The listing below holds a line with "Model this object" and a later line with "DOOR_SET_IN = 0.0005". Write out those two lines and every line between them, exactly, and nothing else.
** Begin Source material **
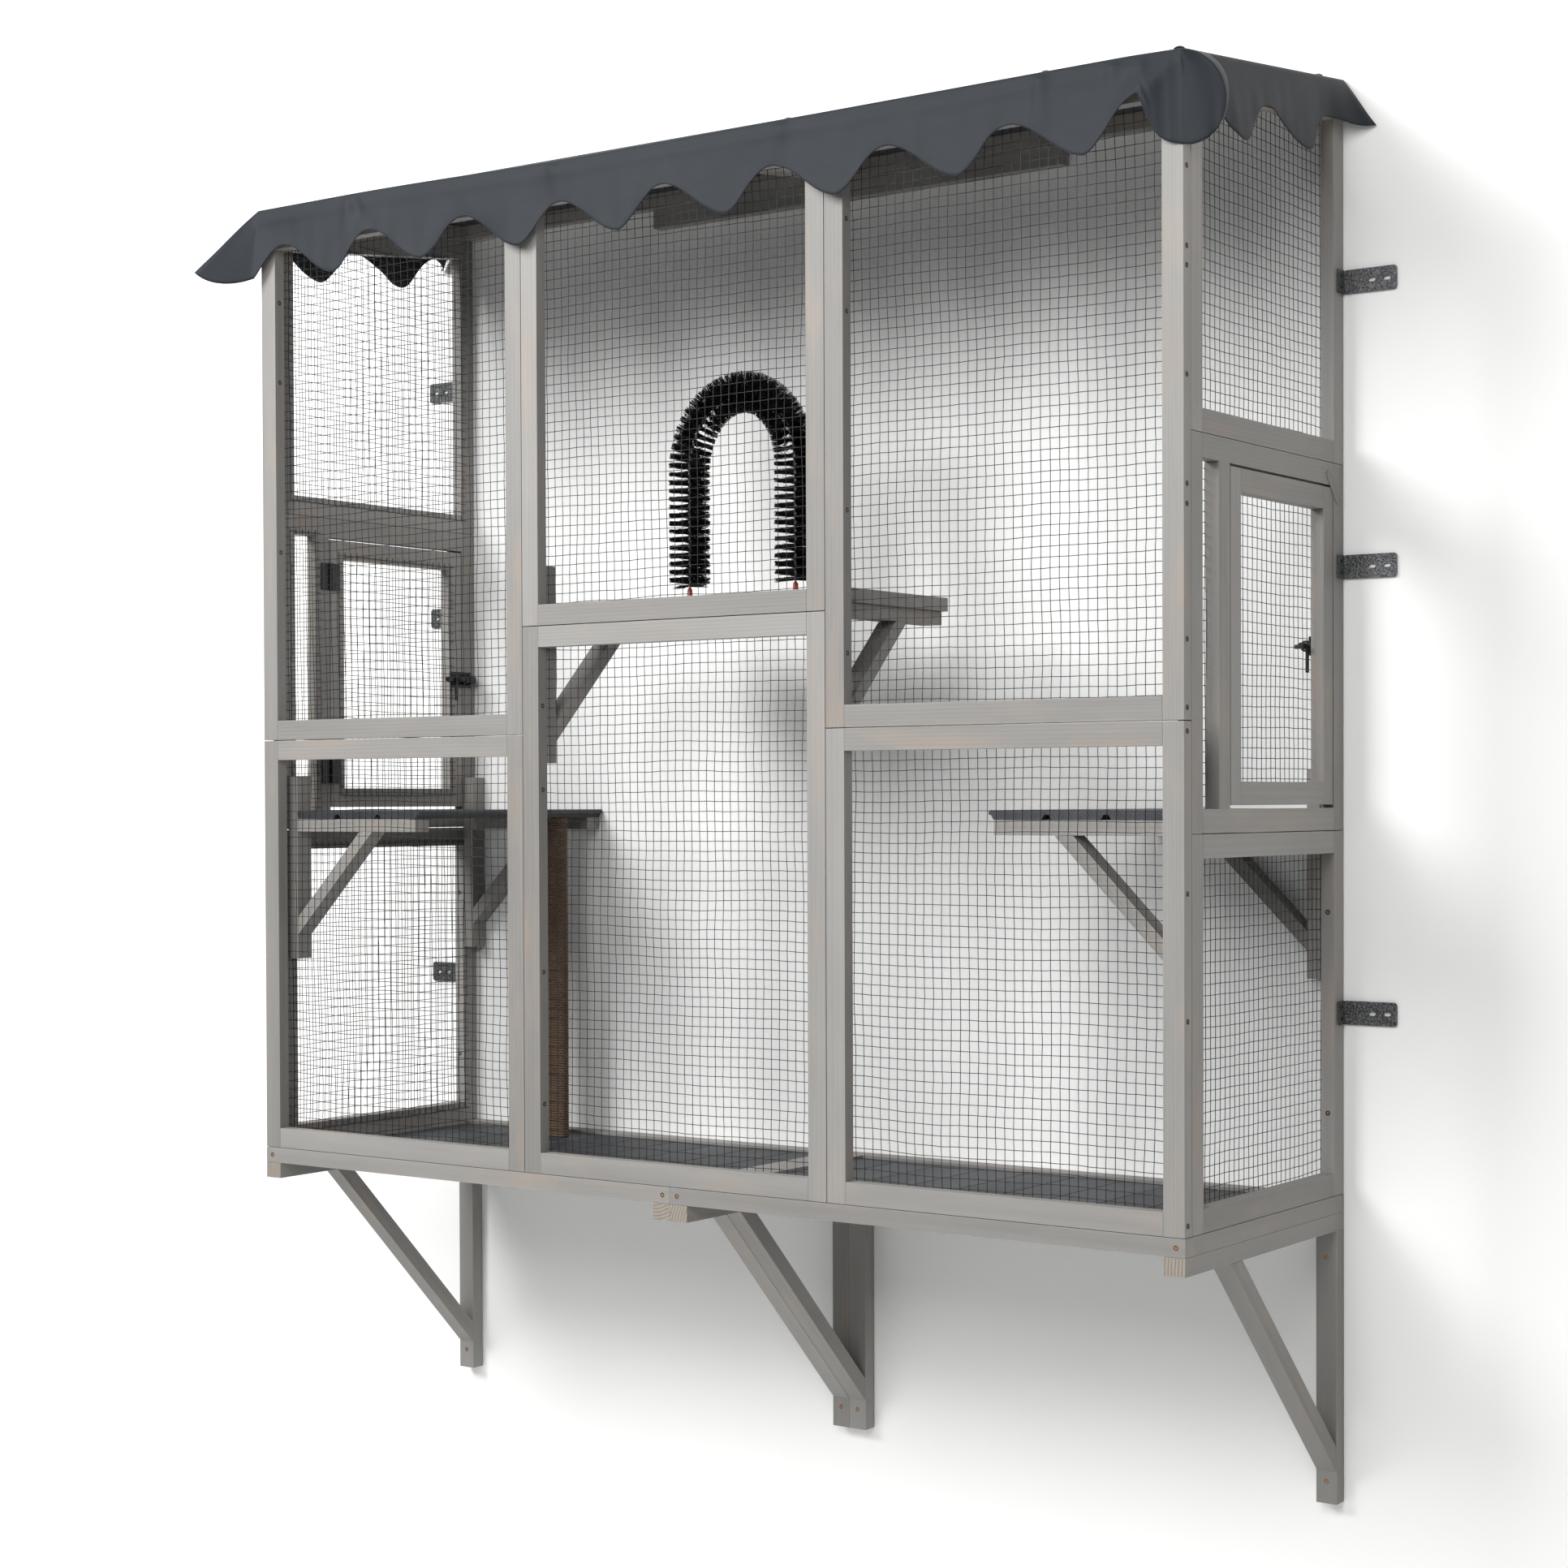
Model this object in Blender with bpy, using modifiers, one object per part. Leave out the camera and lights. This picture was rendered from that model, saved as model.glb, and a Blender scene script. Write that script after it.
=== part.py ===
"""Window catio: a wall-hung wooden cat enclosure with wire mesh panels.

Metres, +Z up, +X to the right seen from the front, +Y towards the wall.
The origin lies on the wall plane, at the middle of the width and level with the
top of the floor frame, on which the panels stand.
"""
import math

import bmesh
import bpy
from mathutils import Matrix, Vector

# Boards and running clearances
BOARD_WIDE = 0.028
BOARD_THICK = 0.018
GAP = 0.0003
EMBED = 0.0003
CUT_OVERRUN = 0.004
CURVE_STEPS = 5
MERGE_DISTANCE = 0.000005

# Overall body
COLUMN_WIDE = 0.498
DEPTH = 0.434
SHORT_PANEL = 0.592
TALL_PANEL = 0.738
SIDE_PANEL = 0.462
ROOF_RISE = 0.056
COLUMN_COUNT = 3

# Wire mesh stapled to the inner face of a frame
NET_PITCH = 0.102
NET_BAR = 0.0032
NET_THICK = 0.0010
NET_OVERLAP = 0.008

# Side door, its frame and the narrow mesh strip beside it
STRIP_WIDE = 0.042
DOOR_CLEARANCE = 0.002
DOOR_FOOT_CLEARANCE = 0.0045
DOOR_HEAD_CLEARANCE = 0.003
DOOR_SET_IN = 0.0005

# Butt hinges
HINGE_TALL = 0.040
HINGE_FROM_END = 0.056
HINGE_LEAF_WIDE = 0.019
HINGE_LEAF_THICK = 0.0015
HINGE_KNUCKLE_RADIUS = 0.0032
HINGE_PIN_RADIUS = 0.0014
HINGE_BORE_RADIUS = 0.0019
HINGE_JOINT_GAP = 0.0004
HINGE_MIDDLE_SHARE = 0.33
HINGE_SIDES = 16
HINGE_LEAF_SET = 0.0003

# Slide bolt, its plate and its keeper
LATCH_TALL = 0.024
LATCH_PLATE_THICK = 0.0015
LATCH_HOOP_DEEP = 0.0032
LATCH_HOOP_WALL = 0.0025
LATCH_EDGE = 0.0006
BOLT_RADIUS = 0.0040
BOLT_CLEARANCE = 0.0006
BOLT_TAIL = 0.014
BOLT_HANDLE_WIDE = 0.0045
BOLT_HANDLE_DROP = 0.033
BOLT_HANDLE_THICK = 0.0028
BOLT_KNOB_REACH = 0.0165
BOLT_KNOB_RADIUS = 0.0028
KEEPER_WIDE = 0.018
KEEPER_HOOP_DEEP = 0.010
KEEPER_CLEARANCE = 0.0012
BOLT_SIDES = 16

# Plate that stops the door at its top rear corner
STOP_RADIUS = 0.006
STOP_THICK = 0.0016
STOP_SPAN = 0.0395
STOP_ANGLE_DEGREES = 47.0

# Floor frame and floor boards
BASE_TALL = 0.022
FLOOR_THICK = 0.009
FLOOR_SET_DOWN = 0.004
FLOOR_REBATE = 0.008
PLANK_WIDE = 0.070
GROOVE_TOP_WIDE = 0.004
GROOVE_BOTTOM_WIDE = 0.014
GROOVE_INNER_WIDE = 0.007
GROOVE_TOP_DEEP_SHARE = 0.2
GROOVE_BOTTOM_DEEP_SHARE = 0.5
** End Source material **
** Begin Source material **
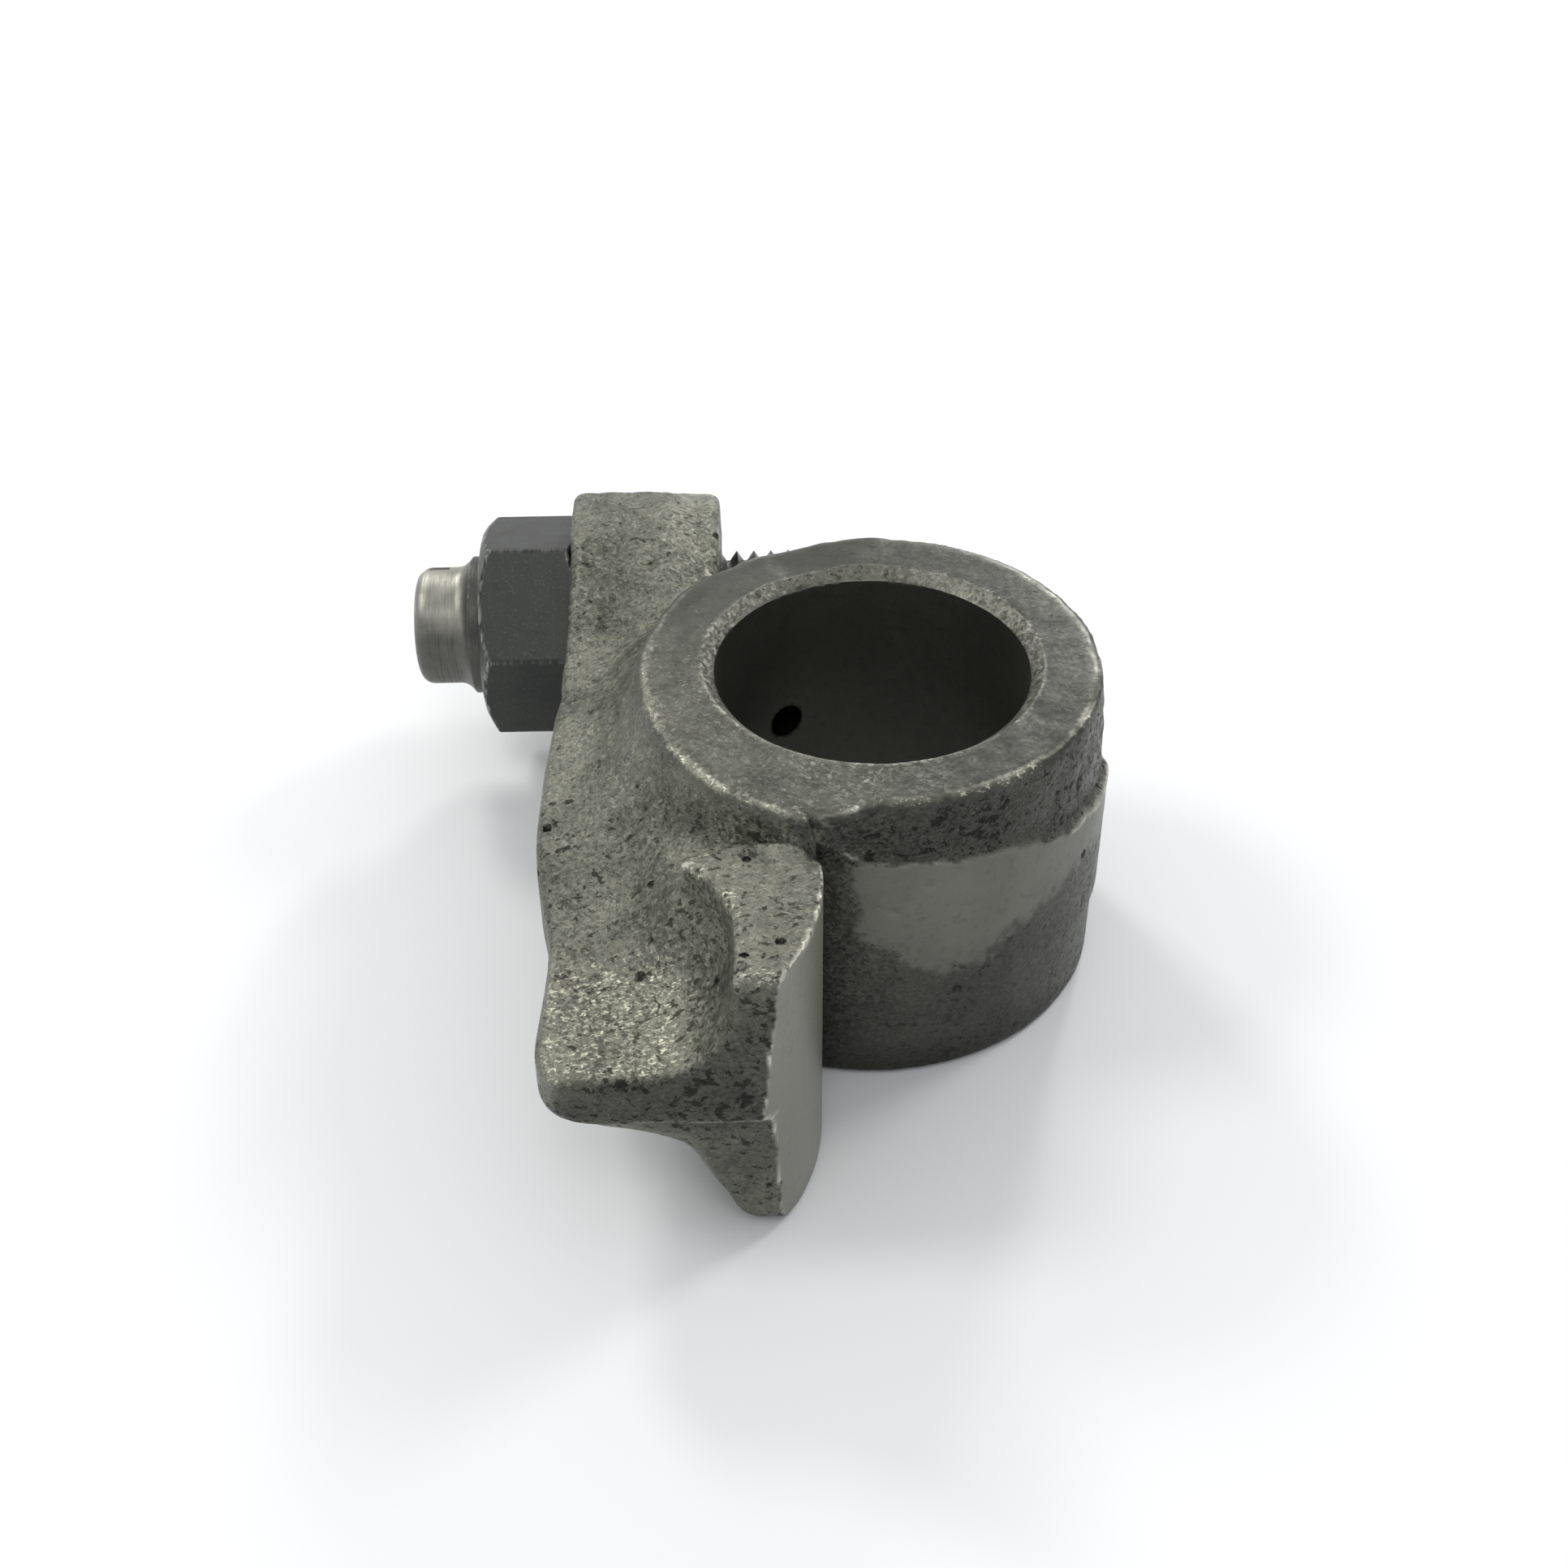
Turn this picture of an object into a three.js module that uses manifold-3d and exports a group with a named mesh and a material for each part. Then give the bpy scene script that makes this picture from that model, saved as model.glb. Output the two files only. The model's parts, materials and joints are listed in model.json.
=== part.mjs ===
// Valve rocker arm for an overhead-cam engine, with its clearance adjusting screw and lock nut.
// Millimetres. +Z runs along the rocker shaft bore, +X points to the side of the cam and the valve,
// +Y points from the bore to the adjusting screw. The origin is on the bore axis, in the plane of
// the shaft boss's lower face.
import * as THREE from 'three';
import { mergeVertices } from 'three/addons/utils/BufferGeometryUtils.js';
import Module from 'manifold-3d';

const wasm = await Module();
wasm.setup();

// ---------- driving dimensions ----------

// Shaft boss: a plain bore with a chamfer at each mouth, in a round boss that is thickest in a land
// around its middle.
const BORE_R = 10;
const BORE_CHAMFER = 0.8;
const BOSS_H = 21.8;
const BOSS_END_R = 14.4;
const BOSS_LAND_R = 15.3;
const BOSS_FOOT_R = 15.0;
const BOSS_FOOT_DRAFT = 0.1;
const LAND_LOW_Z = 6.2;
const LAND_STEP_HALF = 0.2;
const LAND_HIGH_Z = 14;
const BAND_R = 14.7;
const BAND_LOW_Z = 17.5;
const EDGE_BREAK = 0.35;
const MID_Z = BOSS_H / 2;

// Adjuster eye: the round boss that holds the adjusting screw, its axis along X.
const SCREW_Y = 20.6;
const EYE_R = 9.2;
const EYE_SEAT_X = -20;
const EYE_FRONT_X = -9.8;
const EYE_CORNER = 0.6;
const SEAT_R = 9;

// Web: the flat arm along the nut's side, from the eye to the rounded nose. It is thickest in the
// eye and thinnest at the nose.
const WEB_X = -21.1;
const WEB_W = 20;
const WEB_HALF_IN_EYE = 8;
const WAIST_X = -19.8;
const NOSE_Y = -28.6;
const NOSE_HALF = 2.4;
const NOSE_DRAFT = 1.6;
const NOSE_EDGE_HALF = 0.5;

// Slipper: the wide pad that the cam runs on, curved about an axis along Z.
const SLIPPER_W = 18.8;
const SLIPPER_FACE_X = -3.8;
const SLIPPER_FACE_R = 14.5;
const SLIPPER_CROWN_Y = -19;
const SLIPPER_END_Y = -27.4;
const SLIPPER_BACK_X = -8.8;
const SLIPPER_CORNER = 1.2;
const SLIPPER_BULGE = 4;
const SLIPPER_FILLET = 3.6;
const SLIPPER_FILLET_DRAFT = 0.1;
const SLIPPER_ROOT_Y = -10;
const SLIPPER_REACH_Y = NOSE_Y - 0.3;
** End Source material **
Answer in full:
Model this object in Blender with bpy, using modifiers, one object per part. Leave out the camera and lights. This picture was rendered from that model, saved as model.glb, and a Blender scene script. Write that script after it.
=== part.py ===
"""Window catio: a wall-hung wooden cat enclosure with wire mesh panels.

Metres, +Z up, +X to the right seen from the front, +Y towards the wall.
The origin lies on the wall plane, at the middle of the width and level with the
top of the floor frame, on which the panels stand.
"""
import math

import bmesh
import bpy
from mathutils import Matrix, Vector

# Boards and running clearances
BOARD_WIDE = 0.028
BOARD_THICK = 0.018
GAP = 0.0003
EMBED = 0.0003
CUT_OVERRUN = 0.004
CURVE_STEPS = 5
MERGE_DISTANCE = 0.000005

# Overall body
COLUMN_WIDE = 0.498
DEPTH = 0.434
SHORT_PANEL = 0.592
TALL_PANEL = 0.738
SIDE_PANEL = 0.462
ROOF_RISE = 0.056
COLUMN_COUNT = 3

# Wire mesh stapled to the inner face of a frame
NET_PITCH = 0.102
NET_BAR = 0.0032
NET_THICK = 0.0010
NET_OVERLAP = 0.008

# Side door, its frame and the narrow mesh strip beside it
STRIP_WIDE = 0.042
DOOR_CLEARANCE = 0.002
DOOR_FOOT_CLEARANCE = 0.0045
DOOR_HEAD_CLEARANCE = 0.003
DOOR_SET_IN = 0.0005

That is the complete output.